Today, Hudson’s Bay Co. is showing signs of a revival under U.S. owner Richard Baker, a real estate specialist who engineered Target’s arrival to Canada by selling most of HBC’s Zellers’ leases to the American discounter. Even so, some mall owners grapple with long-standing lease provisions that often give HBC and Sears Canada Inc. essentially veto rights to stop department-store competitors from entering a mall.
The Bay and Sears have clauses in many of their mall leases that let them refuse permission for a rival department-store retailer to move in unless the landlord pays hefty penalties, which filter down to retailers in higher costs.
Mr. Baker said he welcomes malls bringing in new retail tenants because they attract more shoppers to the centres overall. “But we’re not in the business of giving up our customer parking, our visibility and the quality at our end of the mall when malls are redeveloped,” he added.
In the mall sweepstakes, Cadillac so far has been a big winner, having snagged Nordstrom last year for four of its centres, with openings starting in 2014. The deal came together after Cadillac sealed a $170-million agreement with struggling Sears to sell back four of its leases to the landlord.
Now Oxford is looking to raise its anchor-tenant profile, with talks underway with Holts, Nordstrom and Simons, sources said.
In the midst of the bargaining, Simons has battled existing department stores’ restrictive rights in their leases, which made it prohibitively expensive for it to enter two malls, chief executive officer Peter Simons said. “I think it’s a restraint on competition.”
Simons can bypass those complications at Cadillac’s Rideau Centre because Sears has left the mall and the Bay is in a property across the street, he said.
Simons avoided the issue at West Edmonton Mall because its leases don’t have restrictions or exclusions, said president David Ghermezian. Simons’ performance at the centre has beat expectations, he added, prompting other malls to now look at Simons as an anchor tenant.
Long-time anchor tenants have other advantages, including low-cost lease rates of between about $5 and $10 a square foot annually, while non-anchor tenants pay up to 10 or 15 times more than those amounts, estimated John Crombie, national retail director at realtor Cushman & Wakefield Ltd.
But mall owners have woken up to the resurgence in anchors, he added. “This is a big draw for customers and a draw to get better retailers into the properties.”
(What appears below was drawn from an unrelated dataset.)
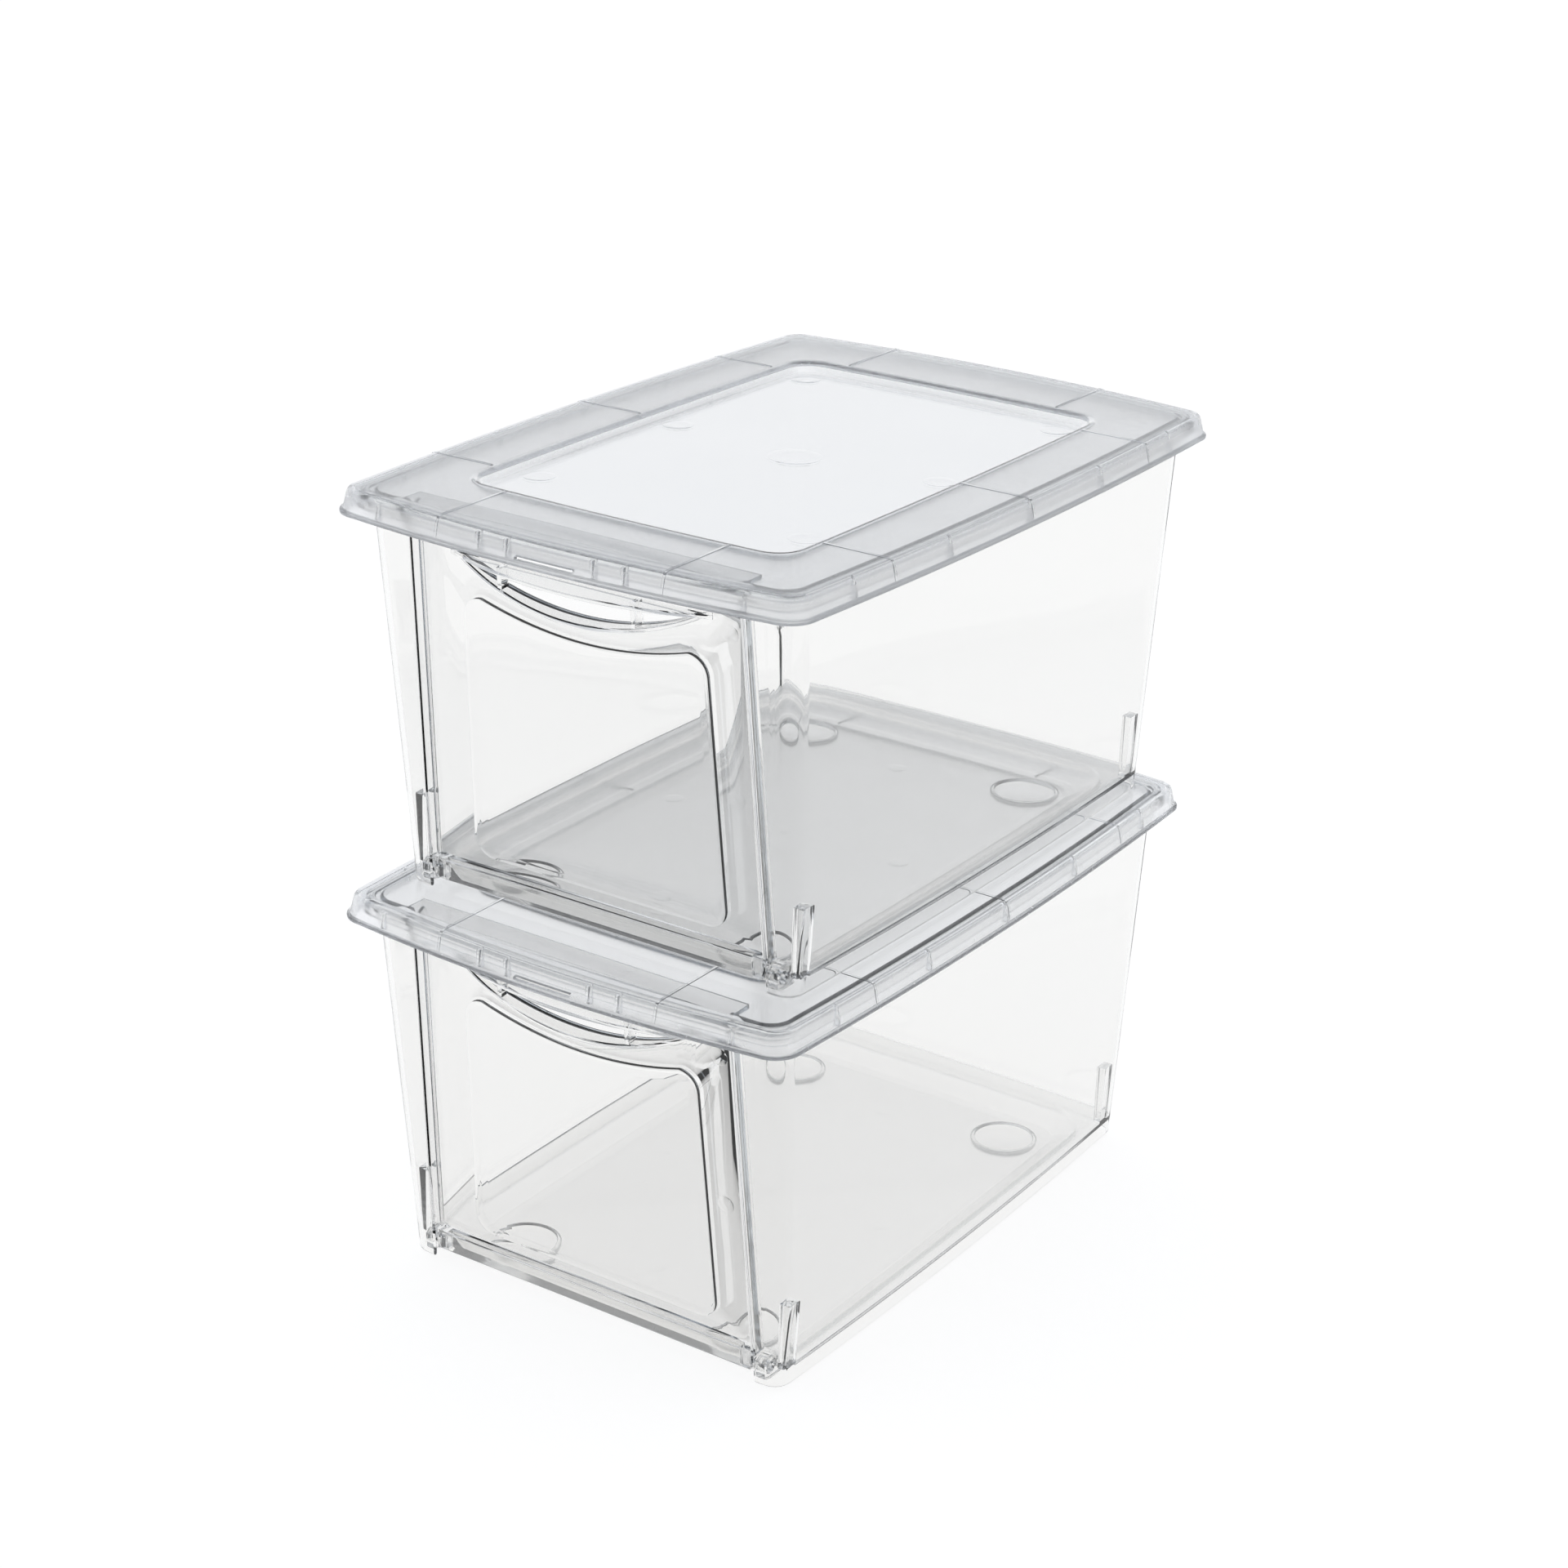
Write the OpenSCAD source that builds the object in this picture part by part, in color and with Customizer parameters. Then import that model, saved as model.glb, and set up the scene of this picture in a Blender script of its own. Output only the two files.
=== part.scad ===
// Stacking front-door storage bin: two identical bins, each a tub, a drop-down door and a lift-off lid.
// Millimetres. X is width, the doors face -Y, Z is up, the table is z = 0.

/* [Lid] */
// Lid width between its corners, at the skirt foot
lid_w = 223.4; // [160:0.2:300]
// Lid length between its corners, at the skirt foot
lid_l = 328.8; // [240:0.2:420]
// Outward bow of the lid's long edges
lid_bow_side = 5; // [0:0.5:10]
// Outward bow of the lid's short edges
lid_bow_end = 8.1; // [0:0.1:12]
// Lid corner radius
lid_r = 12.6; // [5:0.2:25]
// Height of the lid skirt
skirt_h = 10.6; // [6:0.2:20]
// How far the top edge sits inside the skirt foot
lid_inset = 3.6; // [1:0.2:6]
// Wall thickness of the lid
lid_t = 2; // [1.2:0.1:3]
// Half width of the sunk panel
panel_hw = 77; // [50:1:90]
// Half length of the sunk panel
panel_hl = 122; // [80:1:140]
// Depth of the sunk panel
panel_d = 4; // [2:0.5:8]
// Height of the stacking ridges on the lid
ridge_h = 0.5; // [0.2:0.1:1]

/* [Tub] */
// Height of one bin from its foot rim to the lid top
bin_h = 175.2; // [120:0.2:240]
// Foot drop of the four round feet under the foot rim
foot_h = 2; // [1:0.5:4]
// Wall thickness of the tub
wall_t = 2; // [1.2:0.1:3]
// Half width of the tub at its foot
base_hw = 96.7; // [70:0.1:120]
// Half width of the tub at its top
top_hw = 102.9; // [75:0.1:125]
// Front face of the posts at the foot
base_yf = -136.6; // [-170:0.1:-110]
// Back face at the foot
base_yb = 147.8; // [110:0.1:170]
// Front face of the posts at the top
top_yf = -155.6; // [-175:0.1:-115]
// Back face at the top
top_yb = 155.4; // [115:0.1:175]
// Height of the floor's raised border
shelf_z = 9; // [5:0.5:15]
// Radius of the round feet
foot_r = 15.5; // [8:0.5:20]

/* [Door] */
// Half width of the door at the bottom
door_hw_low = 83; // [60:0.5:100]
// Half width of the door at the top
door_hw_top = 78.5; // [60:0.5:100]
// Height of the door's top edge above the foot rim
door_top = 158; // [120:1:200]
// Setback of the door face behind the posts
door_set = 5; // [3:0.5:8]
// Thickness of the door plate
door_t = 2; // [1.2:0.1:3]
// How far the middle of the door is stepped back
door_step = 1.2; // [0.5:0.1:2]
// Height of the hinge axis above the foot rim
hinge_z = 7; // [5:0.5:12]
// Radius of the hinge pins
pin_r = 2.8; // [2:0.1:4]
// Radial clearance of the hinge pins
pin_gap = 0.06; // [0.02:0.01:0.1]

/* [Handle] */
// Half width of the finger pull
pull_hw = 64; // [40:1:75]
// Height of the middle of the finger pull's lower lip
pull_low = 139.6; // [110:0.2:150]
// Rise of the lower lip from middle to end
pull_rise = 17.5; // [8:0.5:25]
// Reach of the lower lip in front of the door face
pull_reach = 7; // [3:0.5:12]
// Reach of the upper lip in front of the door face
lip_reach = 12; // [5:0.5:15]
// Height of the upper lip
lip_z = 154.4; // [130:0.2:158]

/* [Hidden] */
gap = 0.3;
pitch = bin_h + ridge_h + gap;
lean = atan((base_yf - top_yf) / (bin_h - lid_t - gap));
tub_top = bin_h - lid_t - gap;
door_y = base_yf + door_set;
hinge_y = door_y - hinge_z * tan(lean) + 0.8;
big = 400;

// Bowed rectangle with rounded corners. hw is the corner half width, yf and yb the corner front and back.
function bow(c, half, s) = s * (1 - pow(c / half, 2));
function side_pts(hw, yf, yb, bs, r, n = 8) = let(yc = (yf + yb) / 2, hl = (yb - yf) / 2)
    [for (i = [0:n]) let(t = -(hl - r) + 2 * (hl - r) * i / n) [hw + bow(t, hl, bs), yc + t]];
function end_pts(hw, yb, be, r, n = 6) =
    [for (i = [0:n]) let(t = (hw - r) - 2 * (hw - r) * i / n) [t, yb + bow(t, hw, be)]];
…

Privately held Holts generates close to $1,000 of sales per square foot, industry sources have estimated – about four times the department-store industry average and almost twice the rate of non-anchor mall tenants. Privately owned Simons, with about $800 of sales per square foot, also outperforms the industry average. Hudson’s Bay, in contrast, had $133 of sales per square foot in 2011.
Holts wanted to expand its store in Cadillac’s Sherway but hasn’t come to a deal with the landlord, prompting Oxford’s Square One to court Holts, sources said. Holts officials wouldn’t comment except to say it has a long-term lease with Sherway.
Oxford and Cadillac officials declined to comment on potential talks with tenants. But Oxford executive vice-president Michael Kitt said the biggest stumbling block for new anchors is finding prime space, not restrictive clauses in rivals’ leases. “The very best malls are full.”